- _Work instructions_: Using the data below, repeat all of it precisely.

- _Source data_:
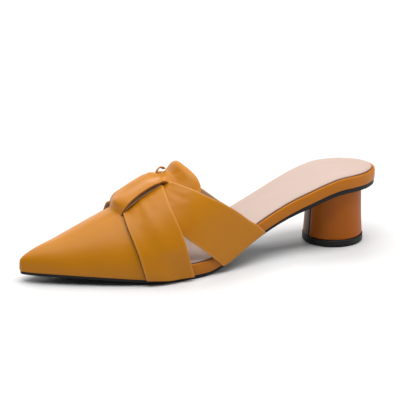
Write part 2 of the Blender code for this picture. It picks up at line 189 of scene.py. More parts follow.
# Bridge band: station, girth of its side edge, rise of the edge and of the middle as shares
BRIDGE = [
    (0.5960, 0.725, 0.00, 0.00),
    (0.6015, 0.755, 0.00, 0.10),
    (0.6060, 0.788, 0.03, 0.18),
    (0.6100, 0.812, 0.22, 0.25),
    (0.6150, 0.830, 0.64, 0.33),
    (0.6200, 0.835, 0.86, 0.41),
    (0.6260, 0.836, 0.99, 0.50),
    (0.6330, 0.837, 1.03, 0.60),
    (0.6400, 0.839, 1.13, 0.74),
    (0.6490, 0.841, 1.19, 0.91),
    (0.6620, 0.842, 1.23, 1.02),
    (0.6800, 0.838, 1.25, 1.04),
    (0.7000, 0.826, 1.22, 1.04),
    (0.7180, 0.806, 1.13, 1.02),
    (0.7310, 0.790, 0.86, 0.99),
    (0.7388, 0.790, 0.52, 0.92),
    (0.7428, 0.795, 0.22, 0.78),
    (0.7465, 0.800, 0.00, 0.55),
    (0.7492, 0.800, 0.00, 0.26),
    (0.7525, 0.800, 0.00, 0.06),
    (0.7570, 0.800, 0.00, 0.00),
]
TONGUE = [
    (0.00, 0.725),
    (0.13, 0.680),
    (0.27, 0.630),
    (0.43, 0.590),
    (0.62, 0.555),
    (0.82, 0.535),
    (1.00, 0.530),
]
TONGUE_RIM = [
    (0.00, 0.5668),
    (0.15, 0.5662),
    (0.35, 0.5625),
    (0.55, 0.5562),
    (0.72, 0.5505),
    (0.85, 0.5490),
    (0.95, 0.5520),
    (1.00, 0.5570),
]
WING = [
    (0.00, 0.6880),
    (0.30, 0.7000),
    (0.50, 0.7140),
    (0.68, 0.7300),
    (0.80, 0.7465),
]
VAMP_START = 0.7465
VAMP_END = 0.9945
APEX_GIRTH = 0.80

# Creases, in mm over each sheet: where one starts and ends, its width and its depth. On a strap
# the first number runs up from the sole and the second back from the front edge; on the vamp they
# run back from the toe and up from the sole, and on the tongue across it and back.
CREASES = {
    "front": [
        (66.0, 5.0, 52.0, 4.0, 2.6, 0.30),
        (66.0, 11.0, 48.0, 11.5, 3.2, 0.34),
        (65.0, 18.5, 50.0, 20.5, 2.8, 0.30),
        (64.0, 24.5, 55.0, 25.5, 2.0, 0.22),
        (12.0, 3.0, 12.5, 26.0, 4.5, 0.20),
    ],
    "rear": [
        (64.0, 22.5, 50.0, 17.0, 2.4, 0.36),
        (64.0, 26.0, 46.0, 24.0, 2.6, 0.40),
        (63.0, 29.0, 50.0, 30.5, 1.8, 0.26),
        (20.0, 8.0, 30.0, 30.0, 5.0, 0.22),
    ],
    "vamp": [
        (65.0, 60.0, 57.0, 55.0, 2.4, 0.32),
        (64.5, 68.0, 55.0, 66.0, 3.0, 0.28),
        (60.0, 40.0, 52.0, 20.0, 5.0, 0.16),
    ],
    "tongue": [
        (-9.0, 2.0, -7.0, 9.0, 2.6, 0.24),
        (8.0, 2.0, 6.0, 9.5, 2.6, 0.16),
    ],
}
SHEET_GIRTH = 78.0
STRAP_BREADTH = 33.0

# Rand of the footbed: distance in from the outline and height over its underside, in mm
RAND_PROFILE = [
    (2.6, 0.0),
    (0.6, 0.0),
    (0.1, 0.2),
    (-0.05, 0.9),
    (-0.15, 2.4),
    (-0.20, 4.2),
    (-0.10, 5.9),
    (0.10, 7.2),
    (0.50, 7.9),
    (1.05, 8.15),
    (1.60, 7.9),
    (2.00, 7.3),
    (2.20, 6.9),
    (2.60, 6.8),
    (3.40, 6.8),
]
INSOLE_INSET = 2.35
TOE_ROUNDING = 0.03
INSOLE_PROFILE = [
    (2.5, 0.1),
    (0.4, 0.1),
    (0.02, 0.3),
    (0.0, 0.7),
    (0.25, 1.15),
    (0.8, 1.42),
    (1.8, 1.5),
    (3.4, 1.5),
]

# Photograph's view
VIEW_AZIMUTH = 155.36
VIEW_ELEVATION = 17.86
VIEW_DISTANCE = 1.08777
VIEW_TARGET = Vector((0.10526, 0.0, 0.04248))
VIEW_LENS = 141.87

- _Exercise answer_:
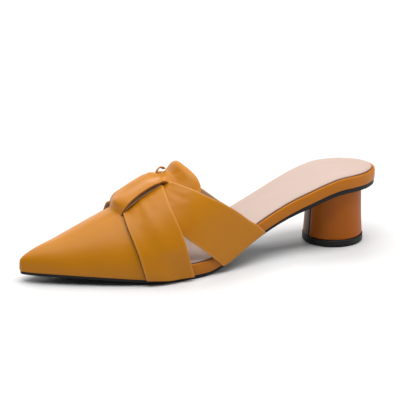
Write part 2 of the Blender code for this picture. It picks up at line 189 of scene.py. More parts follow.
# Bridge band: station, girth of its side edge, rise of the edge and of the middle as shares
BRIDGE = [
    (0.5960, 0.725, 0.00, 0.00),
    (0.6015, 0.755, 0.00, 0.10),
    (0.6060, 0.788, 0.03, 0.18),
    (0.6100, 0.812, 0.22, 0.25),
    (0.6150, 0.830, 0.64, 0.33),
    (0.6200, 0.835, 0.86, 0.41),
    (0.6260, 0.836, 0.99, 0.50),
    (0.6330, 0.837, 1.03, 0.60),
    (0.6400, 0.839, 1.13, 0.74),
    (0.6490, 0.841, 1.19, 0.91),
    (0.6620, 0.842, 1.23, 1.02),
    (0.6800, 0.838, 1.25, 1.04),
    (0.7000, 0.826, 1.22, 1.04),
    (0.7180, 0.806, 1.13, 1.02),
    (0.7310, 0.790, 0.86, 0.99),
    (0.7388, 0.790, 0.52, 0.92),
    (0.7428, 0.795, 0.22, 0.78),
    (0.7465, 0.800, 0.00, 0.55),
    (0.7492, 0.800, 0.00, 0.26),
    (0.7525, 0.800, 0.00, 0.06),
    (0.7570, 0.800, 0.00, 0.00),
]
TONGUE = [
    (0.00, 0.725),
    (0.13, 0.680),
    (0.27, 0.630),
    (0.43, 0.590),
    (0.62, 0.555),
    (0.82, 0.535),
    (1.00, 0.530),
]
TONGUE_RIM = [
    (0.00, 0.5668),
    (0.15, 0.5662),
    (0.35, 0.5625),
    (0.55, 0.5562),
    (0.72, 0.5505),
    (0.85, 0.5490),
    (0.95, 0.5520),
    (1.00, 0.5570),
]
WING = [
    (0.00, 0.6880),
    (0.30, 0.7000),
    (0.50, 0.7140),
    (0.68, 0.7300),
    (0.80, 0.7465),
]
VAMP_START = 0.7465
VAMP_END = 0.9945
APEX_GIRTH = 0.80

# Creases, in mm over each sheet: where one starts and ends, its width and its depth. On a strap
# the first number runs up from the sole and the second back from the front edge; on the vamp they
# run back from the toe and up from the sole, and on the tongue across it and back.
CREASES = {
    "front": [
        (66.0, 5.0, 52.0, 4.0, 2.6, 0.30),
        (66.0, 11.0, 48.0, 11.5, 3.2, 0.34),
        (65.0, 18.5, 50.0, 20.5, 2.8, 0.30),
        (64.0, 24.5, 55.0, 25.5, 2.0, 0.22),
        (12.0, 3.0, 12.5, 26.0, 4.5, 0.20),
    ],
    "rear": [
        (64.0, 22.5, 50.0, 17.0, 2.4, 0.36),
        (64.0, 26.0, 46.0, 24.0, 2.6, 0.40),
        (63.0, 29.0, 50.0, 30.5, 1.8, 0.26),
        (20.0, 8.0, 30.0, 30.0, 5.0, 0.22),
    ],
    "vamp": [
        (65.0, 60.0, 57.0, 55.0, 2.4, 0.32),
        (64.5, 68.0, 55.0, 66.0, 3.0, 0.28),
        (60.0, 40.0, 52.0, 20.0, 5.0, 0.16),
    ],
    "tongue": [
        (-9.0, 2.0, -7.0, 9.0, 2.6, 0.24),
        (8.0, 2.0, 6.0, 9.5, 2.6, 0.16),
    ],
}
SHEET_GIRTH = 78.0
STRAP_BREADTH = 33.0

# Rand of the footbed: distance in from the outline and height over its underside, in mm
RAND_PROFILE = [
    (2.6, 0.0),
    (0.6, 0.0),
    (0.1, 0.2),
    (-0.05, 0.9),
    (-0.15, 2.4),
    (-0.20, 4.2),
    (-0.10, 5.9),
    (0.10, 7.2),
    (0.50, 7.9),
    (1.05, 8.15),
    (1.60, 7.9),
    (2.00, 7.3),
    (2.20, 6.9),
    (2.60, 6.8),
    (3.40, 6.8),
]
INSOLE_INSET = 2.35
TOE_ROUNDING = 0.03
INSOLE_PROFILE = [
    (2.5, 0.1),
    (0.4, 0.1),
    (0.02, 0.3),
    (0.0, 0.7),
    (0.25, 1.15),
    (0.8, 1.42),
    (1.8, 1.5),
    (3.4, 1.5),
]

# Photograph's view
VIEW_AZIMUTH = 155.36
VIEW_ELEVATION = 17.86
VIEW_DISTANCE = 1.08777
VIEW_TARGET = Vector((0.10526, 0.0, 0.04248))
VIEW_LENS = 141.87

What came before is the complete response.